Il monastero? «Una corsa nella quale vince chi perde, chi non lascia indietro gli altri», parola di suor Maria Benedetta Galici

Nell’imminenza della giornata delle claustrali che si celebrerà il 21 novembre, la riflessione di una delle monache benedettine di clausura di San Giovanni Battista in Subiaco

Il mondo sta attraversando un momento molto delicato. Come se non bastassero da soli i cambiamenti climatici a portare con sé sempre nuove catastrofi, ecco la minaccia ancora più terribile di una guerra che può considerarsi alle porte. Ha senso ancora allora dedicare una giornata alla vita claustrale e magari “sprecare” anche tempo a riflettere sul suo significato? Sì, senza dubbio ce l’ha, e non solo per noi che la viviamo ma soprattutto perché, proprio in questo tempo, ha qualcosa da dire al mondo.

Il messaggio che vuole trasmette parla dell’Amore, quello con la A maiuscola, non quello a tempo, impacchettato e già corredato di scadenza che troppo spesso ci viene proposto.

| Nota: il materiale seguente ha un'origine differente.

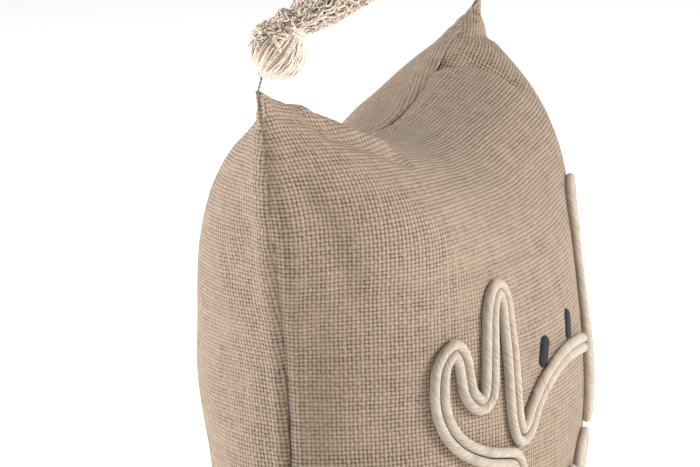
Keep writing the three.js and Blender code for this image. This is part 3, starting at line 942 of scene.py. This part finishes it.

Sappiamo che la vita del cristiano in genere dovrebbe essere una vita d’Amore, ma a colui che fa la scelta monastica, impegnandosi a conformare la sua vita a quella di Cristo, viene richiesto questo impegno 24 ore su 24 senza scappatoie. Potrebbe suonare strano accostare l’alternativa di una scappatoia all’amore, non però se si mette in conto che Amare è una scelta, ed ha molto più a che fare con la decisione e la determinazione che con il sentimentalismo e l’emozione. Una comunità di monache non è formata da persone che si scelgono in base a simpatia o affinità di carattere e di gusti, mada una chiamata di Dio. È Lui che decide di chiedere a determinate persone di vivere insieme.

Perché? Forse solo per insegnare loro ad amare gratuitamente.

Il monastero non è un luogo dove si cerca la realizzazione personale o la carriera, e la vita claustrale non consiste in una specie di gara a chi arriva prima a conquistare le virtù a scapito dell’altro. Se proprio volessimo paragonare questa vita ad una gara sarebbe una corsa nella quale vince chi perde, chi non lascia indietro gli altri, chi aspetta il ritardatario o l’infortunato, chi, calpestando il proprio orgoglio, accetta di lasciarsi aiutare se in difficoltà!

La vita monastica quindi ci insegna a vivere di misericordia e nella misericordia perché ci rende pienamente consapevoli che solo questa salva noi e gli altri, non i nostri sforzi o le nostre prodezze ascetiche.

In effetti è proprio per facilitare questa presa di coscienza ed agevolare questo tipo di cammino che la vita del chiostro è così regolamentata: la disciplina, le norme, i divieti, sono indispensabili prima di tutto per mantenere il necessario ordine in comunità, e magari possono andare un po’ stretti all’inizio, ma poi come dice San Benedetto nel Prologo alla Regola, l’abitudine li fa sentire normali e connaturali al proprio stile di vita, e si riesce a comprendere bene come essi siano uno strumento e non un fine.

Limitano l’espressione della nostra umanità ed individualità, quando si esprime in tendenze naturali che rischiano di essere eccessive, di debordare, e ci insegnano proprio a dare spazio agli altri, a vivere le relazioni e le vicende in modo equilibrato. Gli arginamenti tanto durial nostro ego da farci percepire sulle prime la comunità come un ostacolo alla nostra presunta emancipazione, in seguito ci disvelano alla luce di Dio come sia proprio la comunità quell’aiuto necessario per la crescita nella carità.

Il messaggio è chiaro quindi: imparare ad Amare, riuscendo a vivere insieme pur nella diversità, è possibile; la vera guerra allora è quella che siamo chiamati a combattere ogni giorno contro le nostre tendenze disordinate, quelle che dentro di noi ci portano a respingere e a combattere gli altri, non per mero filantropismo ma perché la carità dovrebbe contraddistinguere l’esistenza di ogni figlio di Dio.